## PROBLEM REQUIREMENTS
Extract, from the records beneath this instruction, each line that contains the word "Then".

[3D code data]
☆ ☆ ☆ ☆

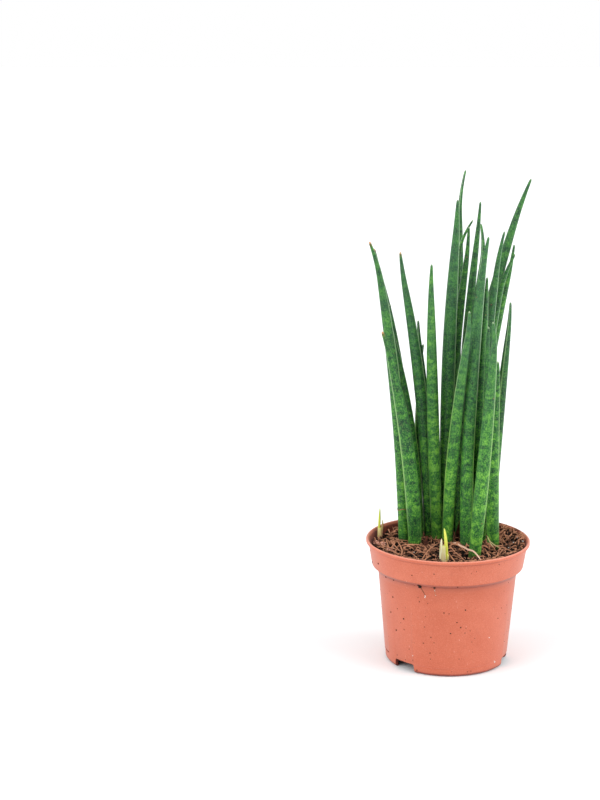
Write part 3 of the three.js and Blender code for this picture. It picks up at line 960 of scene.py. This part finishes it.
def crumbs_piece(name, crumbs, finish):
    """Small angular lumps. crumbs are (place, size in mm, shade)."""
    bm = bmesh.new()
    shade_layer = bm.verts.layers.float.new("shade")
    for place, size, shade in crumbs:
        spin = Matrix.Rotation(rng.uniform(0, math.tau), 4, Vector((rng.random(), rng.random(), 1)))
        squash = Matrix.Diagonal([size / 2 * rng.uniform(0.75, 1.2) for _ in range(3)] + [1])
        matrix = Matrix.Translation(place) @ spin @ squash
        ball = bmesh.ops.create_icosphere(bm, subdivisions=1, radius=1, matrix=matrix)
        for v in ball["verts"]:
            v[shade_layer] = shade
    return piece_from(bm, name, finish)


def on_soil(place, lift):
    return Vector((place.x, place.y, soil_top(place.x, place.y) + lift))


soil_crumbs = []
while len(soil_crumbs) < CRUMBS:
    place = clear_of_leaves(scattered_place())
    soil_crumbs.append((on_soil(place, rng.uniform(-2.4, 0.4)), rng.uniform(0.8, 2.2), rng.uniform(0.0, 0.8)))
crumbs_piece("soil_crumbs", soil_crumbs, coir)

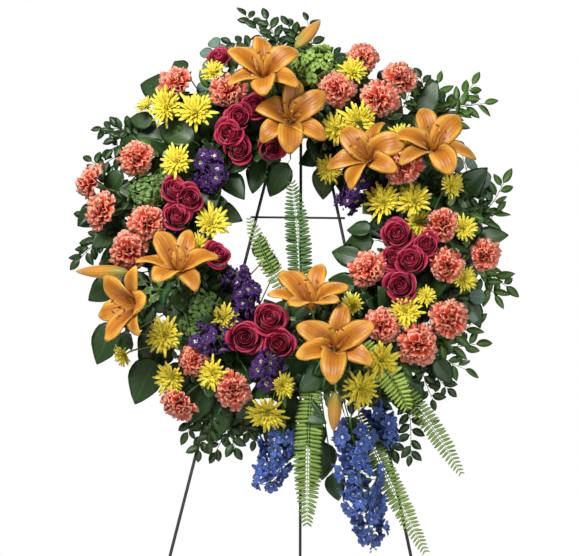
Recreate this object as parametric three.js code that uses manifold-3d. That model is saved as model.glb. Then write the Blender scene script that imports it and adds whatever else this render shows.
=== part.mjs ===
// Funeral wreath on a folding wire easel.
//
// A ring of floral foam sits in a shallow tray. The tray leans on the easel's front legs: its foot stands on
// two wire hooks, and two ties hold it near the top. Every flower, frond and leafy branch is cut on its own
// stem, and each stem stands in its own pocket in the foam. The rear leg hangs on the hinge bar by an eye and
// folds forward to the front legs.
//
// Millimetres. +Z is up, -Y is the front and +X is the viewer's right. The origin is on the floor, under the
// middle of the object's box. Needs the npm packages three and manifold-3d.

import * as THREE from 'three';
import { mergeVertices } from 'three/addons/utils/BufferGeometryUtils.js';
import Module from 'manifold-3d';

const DEG = Math.PI / 180;
const GAP = 0.3; // clearance between pieces that touch

// Easel. The front legs' lines would meet at the apex, a little above the hinge bar.
const APEX = 1372; // height of that meeting point, 54 inches
const APEX_TO_BAR = 44;
const LEAN = 12 * DEG; // the front legs' lean, back from upright
const SPREAD = 0.2275; // how far a front foot stands out for each millimetre of height
const REAR_ANGLE = 15 * DEG; // the open rear leg's angle from upright
const LEG_R = 2.8; // leg wire
const BAR_R = 2; // crossbar and hook wire
const HINGE_HALF = 20; // half the hinge bar's length
const EYE_R = 6.2; // the eye's centre line
const EYE_WIRE_R = 2.4;
const UPPER_BAR_UP = 39; // the upper crossbar's height on the slope, from the ring's centre
const UPPER_BAR_HALF = 86;
const RING_DROP = 378; // apex to the ring's centre, measured straight down
const WIRE_SIDES = 8;

// Ring, as radii about its axis and heights above the tray's back.
const CORE_R = 237; // the middle of the foam
const FOAM_HALF = 42; // half the foam's width
const FOAM_BACK = 2.5;
const FOAM_SIDE = 45; // the height at which the foam's sides start to round over
const FOAM_TOP = 68;
const TRAY_FLOOR = 2.2;
const TRAY_RIM = 14;
const TRAY_WALL = 3;
const TRAY_HALF = FOAM_HALF + 0.5 + TRAY_WALL;
const RING_STEPS = 32; // faces round the ring

// The crossbars stand on the front of the legs, and the tray's back lies against them.
const BAR_PLANE = -GAP - BAR_R;
const LEG_PLANE = BAR_PLANE - BAR_R - GAP - LEG_R;

// Hooks that the ring's foot stands on.
const HOOK_ACROSS = 147;
const HOOK_REACH = 76;
const HOOK_TIP = 20;

// Ties, at the clock angles where the front legs pass behind the foam's core.
const TIE_CLOCKS = { left_tie: 98, right_tie: 82 };
const TIE_WIDTH = 7;
const TIE_THICKNESS = 1.4;
const TIE_SLACK = 1.5; // clearance over the tray's faceted walls

// Stems stand in pockets in the foam.
const STEM_R = 2.5;
const STEM_SIDES = 5;
const BRANCH_R = 2;
const BRANCH_SIDES = 3;
const POCKET_R = STEM_R + 0.7;
const POCKET_REACH = 90;
const STEM_FOOT = 26; // the height of an upright stem's cut end
const SIDE_FOOT_R = 258; // the radius of the cut end of a stem that enters through the foam's side
const SIDE_FOOT = 21;
const FORK_SHARE = 0.72; // how far up its stem a spray branches

// The crown is the domed surface of the flower heads: an ellipse over the ring, level past its edges.
const CROWN_BASE = 38;
const CROWN_RISE = 88;
const CROWN_HALF = 150;
const CROWN_EDGE = 0.93;

// Heads.
const LILY = { length: 90, width: 33, thickness: 2.4, neck: 12 };
const LILY_BUD = { length: 72, radius: 11 };
const CARNATION_R = 29;
const ROSE_R = 22;
const MUM_R = 32;
const LEAF = { length: 36, width: 17, thickness: 2, spacing: 25, splay: 55 * DEG };
const TWIG_R = 1.6;

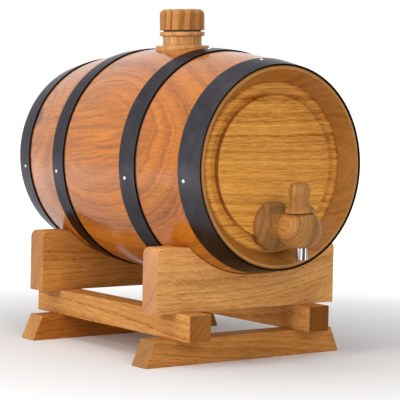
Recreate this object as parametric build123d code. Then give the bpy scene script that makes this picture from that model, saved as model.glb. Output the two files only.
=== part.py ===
from build123d import *
import math
import os

# A small oak drinks barrel with a wooden tap, lying on a low oak stand.
# Lengths are in millimetres and angles in degrees.
# The barrel's axis runs along Y with the tap's end towards -Y, +X is on the right seen from that
# end and +Z is up. The origin is the middle of the floor area under the whole object.

# Barrel wall, turned and hollowed from one log
barrel_length = 286.0
belly_radius = 102.2
end_radius = 86.9
belly_wall = 14.2
end_chamfer = 1.2
end_ring_width = 2.2
mouth_bevel_width = 9.8
head_seat_width = 3.7
head_recess = 10.3
barrel_roll = 2.2  # the barrel lies turned this far in its cradles, top towards -X

# Heads that close the two ends
head_thickness = 13.0
head_edge_chamfer = 0.8
head_rim_width = 5.3
groove_lip_width = 2.2
groove_slope_width = 4.5
groove_wall_width = 0.6
panel_rise = 2.5  # the panel stands this far proud of the rim
groove_depth = 2.1  # below the rim
groove_shoulder_depth = 0.7
panel_edge_rounding = 0.6
groove_bottom_rounding = 0.25
groove_shoulder_rounding = 1.5
groove_lip_rounding = 0.8
glue_gap = 0.1

# Steel hoops
hoop_thickness = 1.25
hoop_fit = 0.05
hoop_edge_rounding = 0.3
end_hoop_width = 24.6
end_hoop_overhang = 0.3
bilge_hoop_width = 20.4
bilge_hoop_inset = 77.5  # from the barrel's end to the hoop's outer edge

# Hoop nails, evenly spaced round each hoop; an inset is from the hoop's outer edge to the nails
nails_per_hoop = 4
nail_turn = -5.0  # of the nail on the -X side, upwards
front_end_nail_inset = 18.5
front_bilge_nail_inset = 13.0
rear_bilge_nail_inset = 7.0
rear_end_nail_inset = 14.5
nail_head_radius = 1.6
nail_head_height = 0.8
nail_shank_radius = 0.7
nail_length = 9.0
nail_fit = 0.05

# Filler neck, turned in one with its flange, lip and the spigot glued into the bung hole
flange_radius = 24.3
flange_rise = 1.9
flange_skirt = 9.0
neck_radius = 17.6
neck_height = 8.6
lip_radius = 20.4
lip_height = 4.0
lip_rounding = 1.3
flange_rounding = 0.8
neck_foot_rounding = 1.2
under_lip_rounding = 0.5
spigot_radius = 14.5
spigot_reach = 2.5
bore_mouth_radius = 12.0
bore_end_radius = 10.6

# Stopper: a wooden cap with a cork glued into it and a washer under it
cap_radius = 20.3
cap_height = 19.0
cap_top_rounding = 5.0
cap_bottom_rounding = 0.8
seal_radius = 17.0
seal_thickness = 1.3
cork_length = 17.0
cork_in_cap = 8.0
cork_clearance = 0.25
cork_end_rounding = 1.0

# Tap body; stations are distances forward of the front head's face
tap_rise = 23.3  # from the lowest point of the mouth up to the tap's axis
tap_shift = 3.9  # angle round the head from its lowest point to the tap, towards -X
tap_lean = 2.3  # the tap is turned this much more than the barrel, top towards -X
tap_flange_radius = 21.0
tap_flange_rim = 3.4
tap_flange_face_radius = 17.2
tap_flange_face_station = 6.4
tap_neck_radius = 9.8
tap_neck_station = 14.2
bulb_start_station = 16.6
bulb_length = 38.6
bulb_radius = 16.6
bulb_squareness = 2.4
bulb_points = 9
bulb_flat_height = 13.6
bulb_start_slope = 0.45  # rise along the axis for each step outwards where the bulb leaves its neck
cone_start_slope = 0.35  # the same where the cone leaves the flange's face
plug_radius = 8.5
plug_reach = 8.0
plug_rounding = 1.0
passage_radius = 3.0

# Key: the knob, collar and tapered shank that turn in the tap body
key_station = 37.6
key_fit = 0.05
collar_gap = 0.8
collar_radius = 12.6
collar_thickness = 2.4
collar_rounding = 0.7
key_neck_radius = 7.6
key_neck_height = 6.6
knob_radius = 9.4
knob_widest_height = 17.4
knob_height = 25.2
knob_squareness = 2.5
knob_points = 5
shank_top_radius = 7.4
shank_end_radius = 6.3
shank_end_depth = 15.4
sleeve_wall = 1.0
sleeve_end_depth = 14.6

# Spout tube pressed into the key's lower end
spout_radius = 4.95
spout_wall = 0.7
spout_step = 0.3  # the end inside the key is this much thinner all round, up to a shoulder
spout_length = 20.3
spout_drop = 25.8  # from the tap's axis to the spout's lower end
spout_edge_rounding = 0.2
spout_fit = 0.02

# Stand: two feet, two rails on them and two cradles on the rails
foot_length = 214.8
foot_top_length = 195.8
foot_height = 22.5
foot_width = 21.4
foot_inset = 52.5  # from the barrel's end to the foot's middle, if the barrel lay centred
rail_width = 22.8
rail_height = 23.0
rail_inset = 21.35
rail_spacing = 131.6
cradle_length = 196.0
cradle_height = 55.5
cradle_width = 21.4
cradle_inset = 51.4
cradle_floor = 28.8  # wood left under the barrel at the middle of a cradle
cradle_corner_rounding = 6.0
barrel_offset = -1.9  # the barrel's middle from the stand's
saddle_gap = 0.35
board_easing = 0.8
cradle_easing = 0.4

# Screws driven from below through a foot and a rail into a cradle
screw_radius = 2.1
screw_head_radius = 4.2
screw_head_height = 2.4
screw_length = 62.0
screw_sink = 0.7
screw_point_length = 4.0
screw_clearance = 0.2
thread_gap = 0.02
screw_slot_length = 4.4
screw_slot_width = 1.0
screw_slot_depth = 1.2

# What follows from the driving sizes
half_barrel = barrel_length / 2
head_face = half_barrel - head_recess
rim_face = head_face - panel_rise
cavity_half_length = head_face - head_thickness
cavity_belly_radius = belly_radius - belly_wall
mouth_radius = end_radius - end_chamfer - end_ring_width - mouth_bevel_width
cavity_end_radius = mouth_radius - head_seat_width
groove_outer_radius = mouth_radius - head_rim_width
groove_shoulder_radius = groove_outer_radius - groove_lip_width
groove_bottom_radius = groove_shoulder_radius - groove_slope_width
panel_radius = groove_bottom_radius - groove_wall_width
end_hoop_outer_edge = half_barrel + end_hoop_overhang
bilge_hoop_outer_edge = half_barrel - bilge_hoop_inset
tap_drop = mouth_radius - tap_rise
foot_spacing = barrel_length - 2 * foot_inset
rail_length = barrel_length - 2 * rail_inset
cradle_spacing = barrel_length - 2 * cradle_inset
rail_top = foot_height + rail_height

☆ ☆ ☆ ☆

## SOLUTION TO THE EXERCISE
Recreate this object as parametric three.js code that uses manifold-3d. That model is saved as model.glb. Then write the Blender scene script that imports it and adds whatever else this render shows.
Recreate this object as parametric build123d code. Then give the bpy scene script that makes this picture from that model, saved as model.glb. Output the two files only.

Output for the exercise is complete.